Charlotte, who had spent what was left of the night after the ball ended going over and over her predicament, tossing ideas this way and that to no good effect, emerged from her darkened room the next morning and told Emily her headache had gone. She had drunk too much wine, become too hot and gone outside in the damp air to cool down. Oh, she knew it had been a foolish thing to do and she had suffered for it, but now she was well again.
‘Good,’ Lady Ratcliffe said. ‘I expect we shall have any number of callers today, paying their respects and complimenting you on the success of the ball, though I found it disappointing in one respect.’
‘Oh, what is that?’
‘The Earl did not stay and he was closeted with Martha Brandon alone for several minutes. It can only mean one thing.’
‘So?’
‘You have lost him.’
‘I never had him.’
‘You could have done.’
‘I did not, do not, want the Earl of Amerleigh for a husband, Aunt, I wish you would believe it. Now I am going to get ready for church.’ She was determined to go, if only to prove that what had happened at the ball had not in any way affected her. Determined to prove her un-hoydenish-ness, she dressed in a forest-green taffeta day gown, a short green velvet cape and a straw hat with a green ribbon.
If she had expected to see the Earl at the service, she was disappointed. The Countess and Mr and Mrs Temple and Captain Hartley took their places in the family pew without him, a fact that had the congregation looking at each other with raised eyebrows. Charlotte concentrated on the service and pretended not to notice. As she and her aunt were leaving, Lady Brandon and Martha joined them. Charlotte bade them good morning with a smile that she hoped would cover the cracks in her armour.
‘I had to be the first to congratulate you on your ball,’ Lady Brandon said, falling in beside her as she made her way to her curricle. ‘And to tell you what happened between the Earl and Martha. It would be dreadful if tattlers like Lady Gilford came to you with the wrong tale. I want you to be able to tell them the truth.’
‘The truth about what?’
‘The Earl of Amerleigh offered for Martha, but she refused him.’
‘Refused him?’
‘Yes,’ Martha put in placidly. ‘I told him we should not suit.’
‘But why?’
‘I do not like him well enough—is that not reason enough?’
‘The poor man is devastated,’ her ladyship put in when Charlotte did not answer. ‘He told Martha he would have to leave Amerleigh to make a recovery from his disappointment.
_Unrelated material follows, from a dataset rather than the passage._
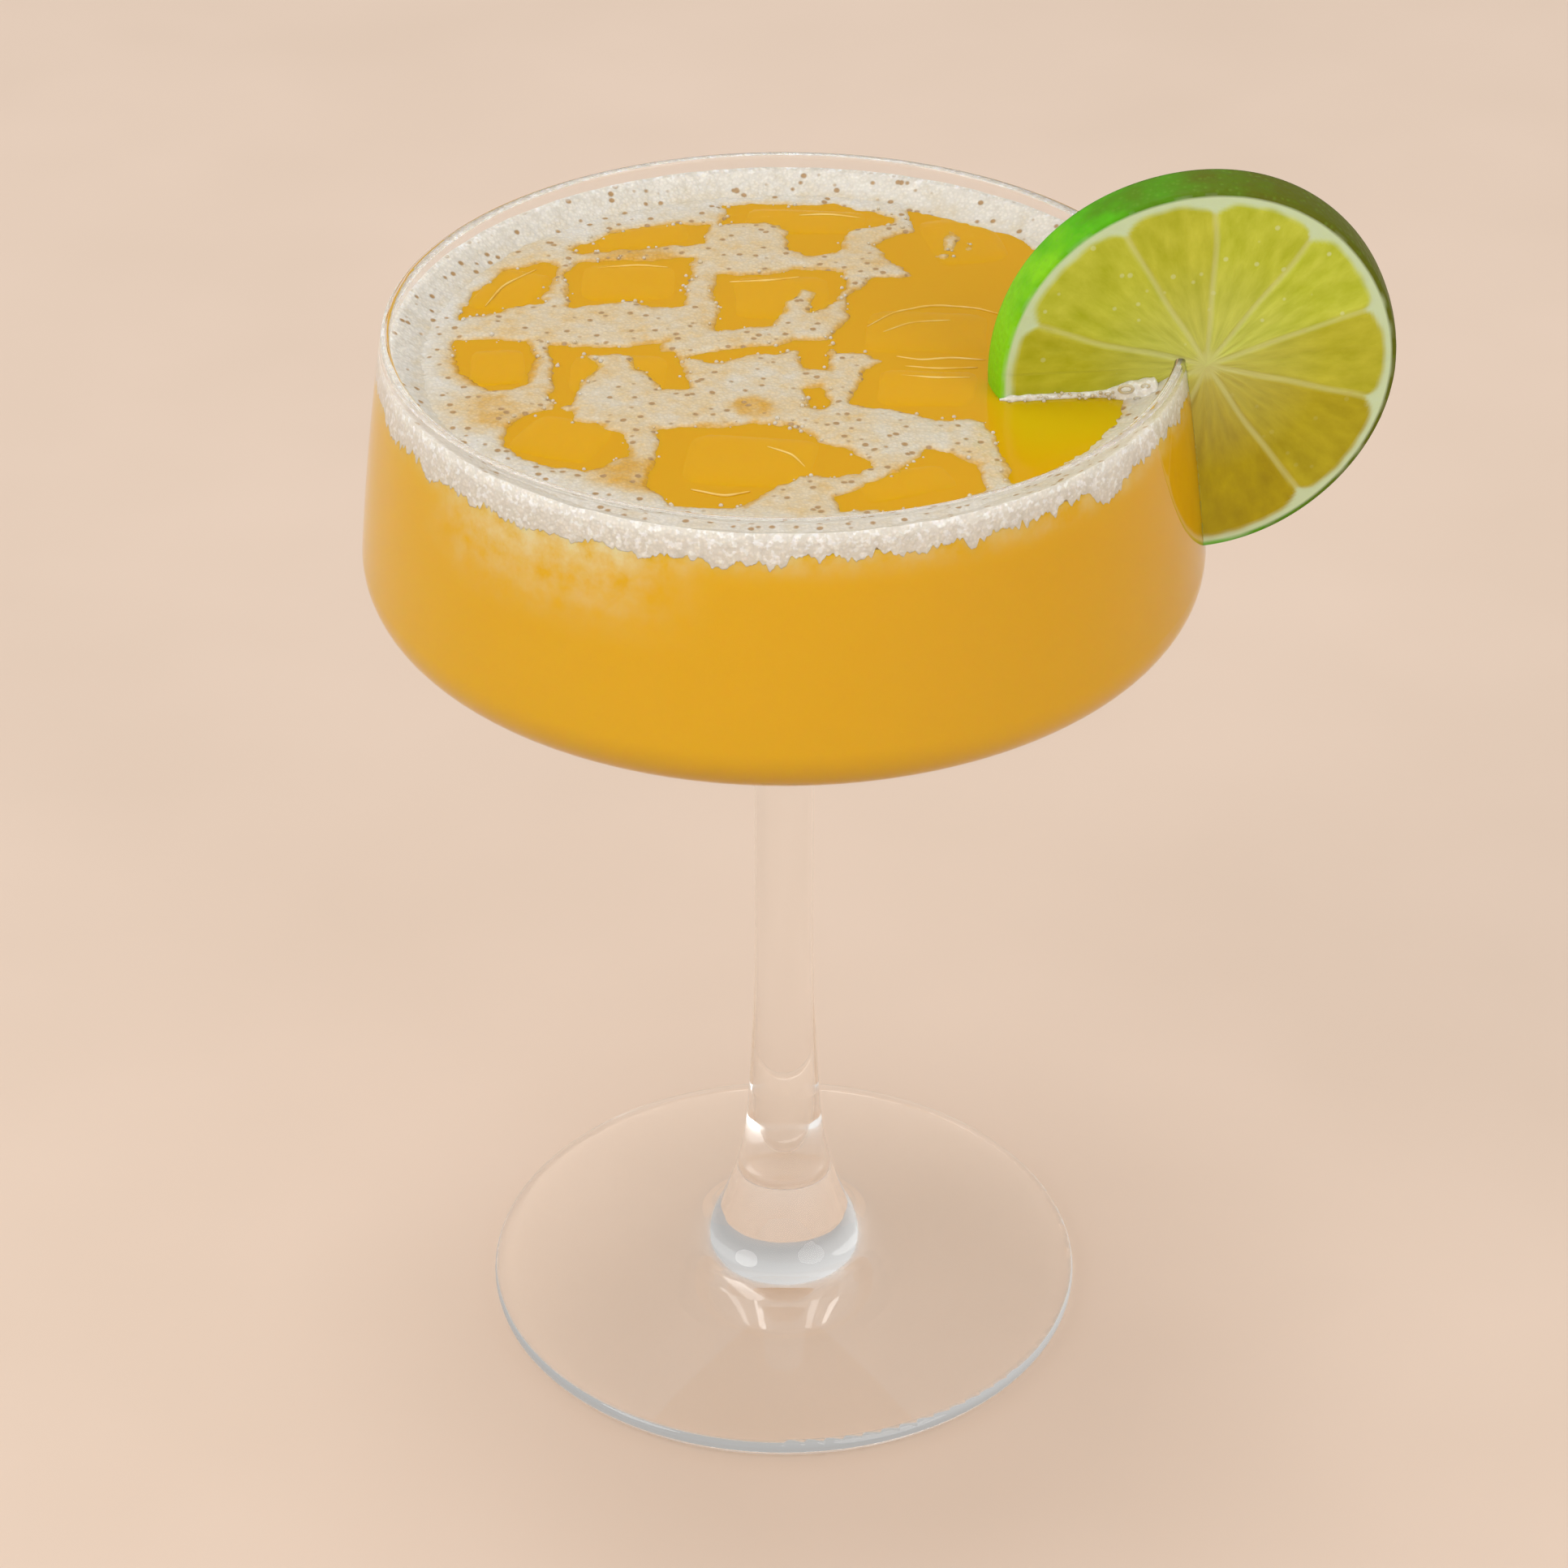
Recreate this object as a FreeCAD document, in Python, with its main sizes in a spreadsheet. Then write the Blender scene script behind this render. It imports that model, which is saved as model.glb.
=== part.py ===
import FreeCAD, Part
import math
import os
import Sketcher
from FreeCAD import Placement, Rotation, Vector

# A margarita in a stemmed coupe, with a wheel of lime hung on the rim.
#
# Frame: Z is up and the glass stands on Z = 0 with its axis on the Z axis.
# The lime wheel hangs on the +X side of the rim, with its front face towards -Y.
# All lengths are millimetres and all angles are degrees.

SIZES = [
    # the coupe, outside
    ("glass_height", 150.0, "floor to lip"),
    ("rim_radius", 49.95, "outside of the lip"),
    ("belly_radius", 53.75, "widest place of the bowl"),
    ("belly_height", 119.8, "height of the widest place"),
    ("side_radius", 375.0, "gentle outward curve of the side above the belly"),
    ("shoulder_radius", 6.6, "turn from the side into the bottom"),
    ("cap_radius", 95.0, "dished bottom of the bowl"),
    ("wall", 1.3, "thickness of the bowl's glass"),
    ("lip_round", 0.55, "rounding of both edges of the lip"),
    ("lip_share", 0.45, "most of the wall that one rounding may take"),
    # the stem and the foot
    ("stem_radius", 3.95, "straight part of the stem"),
    ("collar_radius", 7.0, "fillet between the stem and the bowl"),
    ("flare_top", 60.8, "height where the stem starts to widen"),
    ("flare_join", 28.0, "height where the slow flare turns into the quick one"),
    ("slow_flare_radius", 472.0, "curve of the upper flare"),
    ("quick_flare_radius", 52.0, "curve of the lower flare"),
    ("root_radius", 9.0, "fillet between the flare and the foot"),
    ("foot_radius", 41.0, "outside of the foot"),
    ("foot_edge", 2.4, "thickness of the foot's rounded edge"),
    ("foot_slope", 9.0, "slope of the foot's top face"),
    # what the bowl holds
    ("drink_gap", 4.5, "lip down to the top of the drink"),
    ("froth_gap", 1.8, "lip down to the top of the froth where it meets the glass"),
    ("froth_dip", 0.8, "froth's underside below the top of the drink"),
    ("froth_width", 5.6, "froth ring, measured in from the rim's outside"),
    ("froth_crown", 8.0, "radius of the froth's rounded top"),
    ("froth_shore", 0.4, "height of the froth's inner edge above the drink"),
    # the lime wheel
    ("lime_radius", 25.5, "fruit that the wheel is cut from"),
    ("lime_thickness", 5.4, "thickness of the wheel"),
    ("lime_offset", 0.9, "middle of the fruit to the wheel's back face"),
    ("lime_out", 0.55, "outside of the rim to the middle of the wheel, along X"),
    ("lime_setback", -6.7, "middle of the wheel, along Y"),
    ("lime_drop", 2.45, "middle of the wheel below the lip"),
    ("lime_yaw", 6.5, "turn of the wheel about the vertical"),
    ("slit_clearance", 0.2, "room in the slit on each side of the glass"),
]


# the points of a sketch's line or arc, and the angle where an arc touches its lowest point
START, END, CENTRE = 1, 2, 3
DOWN = -math.pi / 2

# a lip edge is a level circle: its box is no taller than this
LEVEL = 1e-3

DRINK_TOP = "sizes.glass_height - sizes.drink_gap"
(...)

Goodness knows where he has gone, but I heard he left this morning.’
‘Oh.’ He had obviously made the offer when he and Martha disappeared from the ballroom, and that was before meeting her in the garden. Had he kissed her again out of disappointment or to prove something to himself? Or her? Oh, if only she knew! But what would knowing what was going on in that complex brain of his avail her? ‘But how can he be gone? There is so much he still has to do here.’
‘No doubt someone else will do it. It is his mother I feel sorry for, that she should lose him again so soon after him coming home. And she was so happy too. I could spank Martha, I really could.’
‘Mama, I told you, it would not serve. We should make each other miserable and he agreed with me.’
‘I never heard such nonsense, you had him in the palm of your hand, and you let him get away. I hope he realises it was your shyness over the honour he did you that made you answer in the negative and will ask you again.’
‘He said he was going away.’
‘So he did, but he won’t be gone for ever, will he? When he comes back, we will arrange a quiet supper party, to welcome him back. He must know that young ladies do not always accept an offer on the first time of asking; it keeps a man on his toes to turn him down at first. He will ask again or I shall want to know the reason why.’